W Ministerstwie Finansów trwają pracę nad nową koncepcją podatków dochodowych. Jak mówił ostatnio wiceminister finansów Paweł Gruza, zakłada ona, że obecne ustawy o PIT oraz o CIT zostaną „wyrzucone do kosza". W ich miejsce pojawić się mają trzy regulacje dotyczące podatku: od dochodów przedsiębiorstw, od dochodów osobistych oraz od dochodów kapitałowych. A podatek od firm docelowo mógłby wynieść 9 proc. lub 19 proc.
Takie zapowiedzi rozpaliły wyobraźnię biznesu, jednak dalszych szczegółów, jak nowy system miałby dokładnie wyglądać, na razie brak. Jak dowiedziała się w czwartek „Rzeczpospolita" w Ministerstwie Finansów, nowa koncepcja na razie jest w opracowaniu i nie ma szans, by zaczęła obowiązywać od przyszłego roku. Najwcześniejszy termin to rok 2020, albo i później.
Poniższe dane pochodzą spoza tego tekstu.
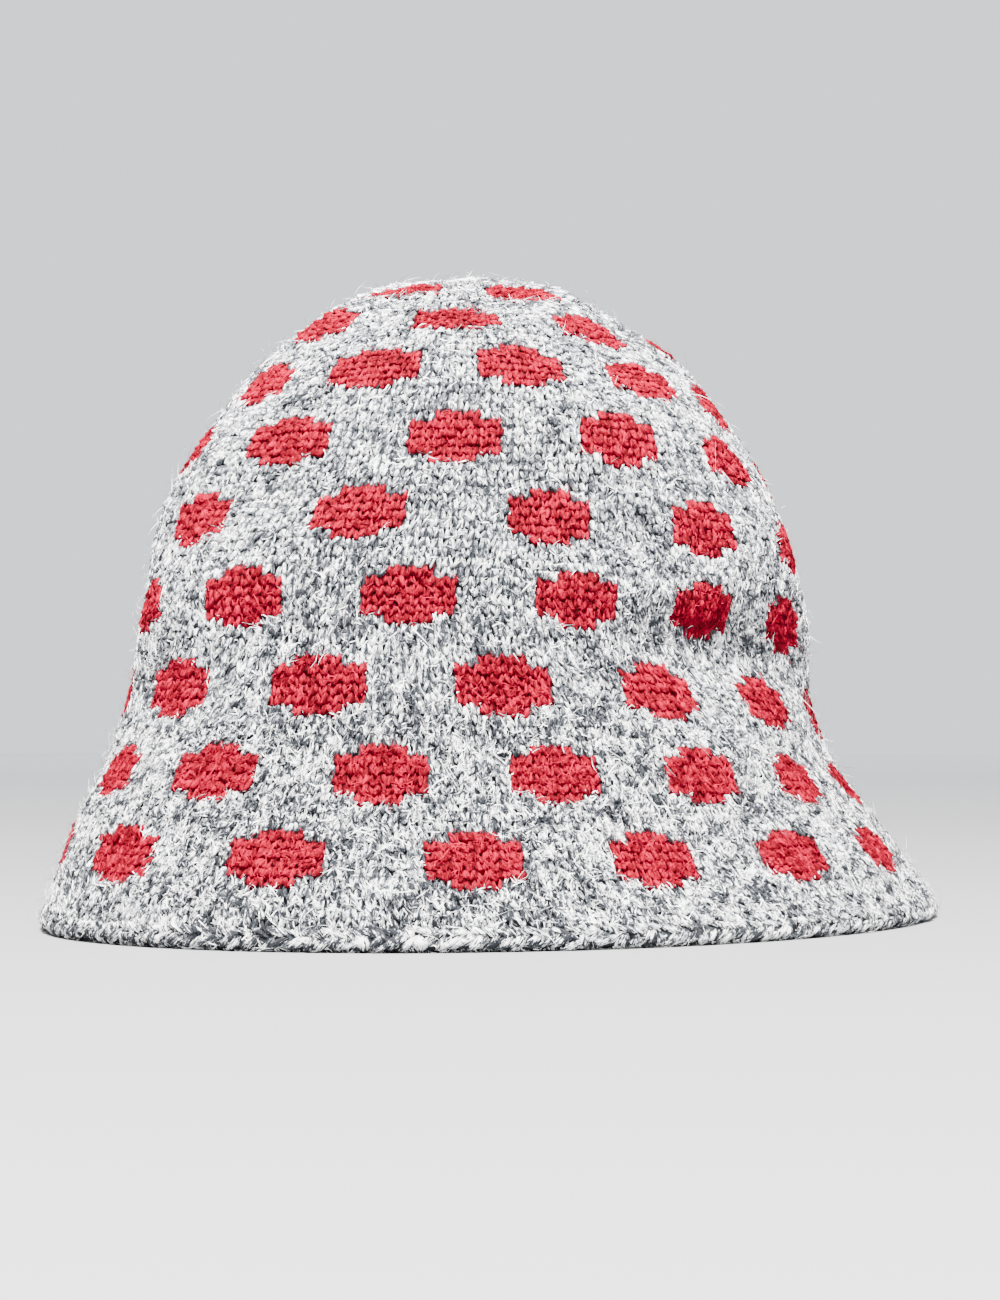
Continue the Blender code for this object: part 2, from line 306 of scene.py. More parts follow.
class Wall:
    """The body's outside, smoothed, as a grid of places by turn and by way up from the rim."""

    TURNS = 240
    LEVELS = 150
    STEP = 0.002  # way from one row of the grid to the next
    SMOOTHINGS = 3
    SLOPE_LEVEL = 3  # level up to which the slope of the foot is measured
    THICKNESS_LEVEL = LEVELS // 3  # level at which the wall's thickness is measured
    TRIES = 200  # places tried for the highest of the crown
    CLEAR = 1.0  # well above the hat
    JUST_OVER = 0.0002
    JUST_INSIDE = 0.0001
    SMALLEST_RING = 0.004  # length round up to which a row is left as it is

    def __init__(self, node):
        mesh = node.data
        mesh.calc_loop_triangles()
        corners = [tri.vertices[:] for tri in mesh.loop_triangles]
        self.tree = BVHTree.FromPolygons([v.co.copy() for v in mesh.vertices], corners)
        low, high = (Vector(corner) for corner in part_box(node.name))
        self.foot = low.z
        self.middle = (low.y + high.y) / 2
        self.reach = 2 * (high - low).length
        self.apex = self.highest(low, high)
        skin = self.cast_skin()
        self.thickness = self.measure_thickness(skin)
        self.lay_grid(self.smooth(skin))

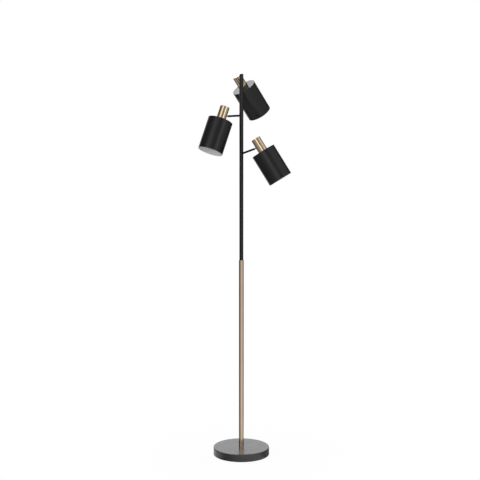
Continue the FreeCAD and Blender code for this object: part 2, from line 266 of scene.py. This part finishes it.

Zapytaliśmy więc ekspertów, jak ich zdaniem może funkcjonować nowy reżim podatkowy.
– Moim zdaniem, zdaniem jednym z celów tych zmian jest eliminacja z dostępu do preferencji tych osób, które opodatkowują swoje dochody jako firma, a w rzeczywistości wykonują pracę na rzecz pracodawcy – mówi Paweł Toński, ekspert podatkowy w Crido Taxand.
Chodzi o część tzw. samozatrudnionych, którzy płacą stosunkowo niskie zryczałtowane składki do ZUS oraz 19-proc. podatek liniowy. Gdyby ich działalność została jednak zakwalifikowana jako „zwykła" praca, ich obciążenia wzrosłyby – składki na ZUS należałoby płacić już proporcjonalnie do dochodu, a podatek – według skali 18 i 32 proc.